話す内容は、徐々にリアルになり、それぞれの暮らし方やこれからの夢や目標を話す様になっていった。

そして、ちょうど去年の今頃、二人して入籍を目前に控え、その当時、僕と彼女が住んでいた町にある焼き肉屋で呑むこととなった。彼と焼き肉屋に行くのは、これで3回目だった。その日のビールは、特別に美味しく感じた。二軒目からは、彼の奥さんも交じり、4人で呑むことになった。

あまり、お酒をあまり呑まない彼女には申し訳ないなと思ったが、僕の恥ずかしい学生時代の話を聞いて、楽しんでいたみたいだ。

そして、その年の12月に彼は、結婚式を挙げた。楽し気な二人がとても印象的だった。

今年の4月には、僕の結婚式に彼も参列してもらう予定になっていた。その前までには呑みたいね。と言っていたが、コロナ禍の影響で僕の結婚式は延期となり、外で会って、呑むことが難しい期間が続いた。
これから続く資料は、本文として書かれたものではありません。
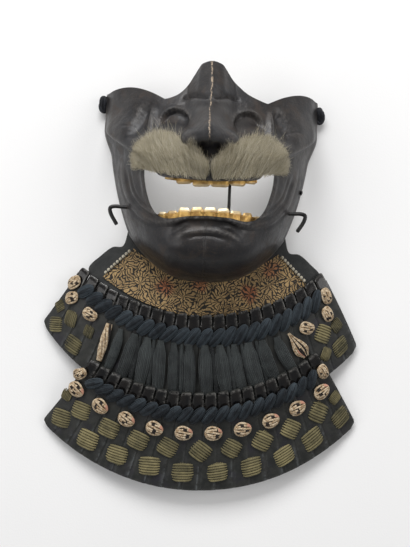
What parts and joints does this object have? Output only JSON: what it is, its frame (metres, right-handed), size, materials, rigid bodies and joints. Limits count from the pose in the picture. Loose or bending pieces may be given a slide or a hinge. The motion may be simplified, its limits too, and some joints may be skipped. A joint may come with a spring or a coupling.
{
  "type": "samurai face guard",
  "caption": "Lacquered iron half mask with moustache, gilt teeth and cord hooks, with a laced two-lame throat guard hanging from its chin.",
  "frame": {"origin": "middle of the footprint, on the surface that the piece lies on, face up", "axes": "+X to the right as seen from the front of the face, +Y from the chin towards the nose, +Z out of the face"},
  "size_m": [0.2456, 0.3228, 0.0961],
  "materials": {
    "lacquered_iron": "russet-black lacquered iron, satin, worn at the ridges",
    "hook_iron": "blackened iron wire",
    "gilding": "gilt, worn",
    "hair": "coarse animal hair, khaki grey",
    "black_lacquer": "black lacquer over hide scales, glossy heads",
    "blue_braid": "indigo silk braid, faded",
    "mixed_braid": "cream silk braid with pink and black threads",
    "tying_cord": "black twisted cord",
    "backing_leather": "dark smoked leather",
    "printed_leather": "stencilled ochre leather with a leaf scroll",
    "edging": "pale stitches"
  },
  "bodies": {
    "root": {"cheek_stud": "hook_iron", "cord_hook_left": "hook_iron", "cord_hook_right": "hook_iron", "ear_cord_left": "tying_cord", "ear_cord_right": "tying_cord", "edge_braid_left": "edging", "edge_braid_right": "edging", "edge_lacing_lower_left": "mixed_braid", "edge_lacing_lower_right": "mixed_braid", "edge_lacing_upper_left": "mixed_braid", "edge_lacing_upper_right": "mixed_braid", "face_plate": "lacquered_iron", "lacing_knot_01": "mixed_braid", "lacing_knot_02": "mixed_braid", "lacing_knot_03": "mixed_braid", "lacing_knot_04": "mixed_braid", "lacing_knot_05": "mixed_braid", "lacing_knot_06": "mixed_braid", "lacing_knot_07": "mixed_braid", "lacing_knot_08": "mixed_braid", "lacing_knot_09": "mixed_braid", "lacing_knot_10": "mixed_braid", "lame_lower": "black_lacquer", "lame_upper": "black_lacquer", "lower_teeth": "gilding", "moustache_left": "hair", "moustache_right": "hair", "mouth_pin": "hook_iron", "printed_leather": "printed_leather", "rope_lacing_lower": "blue_braid", "rope_lacing_upper": "blue_braid", "suspension_cord_01": "mixed_braid", "suspension_cord_02": "blue_braid", "suspension_cord_03": "blue_braid", "suspension_cord_04": "blue_braid", "suspension_cord_05": "blue_braid", "suspension_cord_06": "blue_braid", "suspension_cord_07": "blue_braid", "suspension_cord_08": "blue_braid", "suspension_cord_09": "blue_braid", "suspension_cord_10": "blue_braid", "suspension_cord_11": "blue_braid", "suspension_cord_12": "blue_braid", "suspension_cord_13": "blue_braid", "suspension_cord_14": "mixed_braid", "throat_leather": "backing_leather", "upper_teeth": "gilding"}
  },
  "joints": []
}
僕自身も、この期間で考えるところがあり、住まいを変えた。そこで、彼に住まいを変えたことを伝えると、彼はこのタイミングで家を購入していた。

それにもビックリしたのだが、お互いにこれから住む場所がとても近いことにも驚いた。どうやら、長い間、お互いの思いを共有していたコトから、感性も近くなっていた様だ。

そんな彼と久しぶりに呑む約束をした。状況が刻々と変わる中、居酒屋で呑むことは難しいかもしれない。そんな時には、昔を思い出して、ラーメン屋でラーメンを食べた後に、どこかで缶ビールを買って家で呑んでも良いのかな。なんて思っている。

また、“あいつ”と乾杯するまでに、僕らはどんな日々を過ごすのだろうか。

ちなみに、延期となった結婚式は12月に挙げる予定である。そのときは、心の奥からの笑顔で乾杯が出来る世界になっていることを祈るばかりである。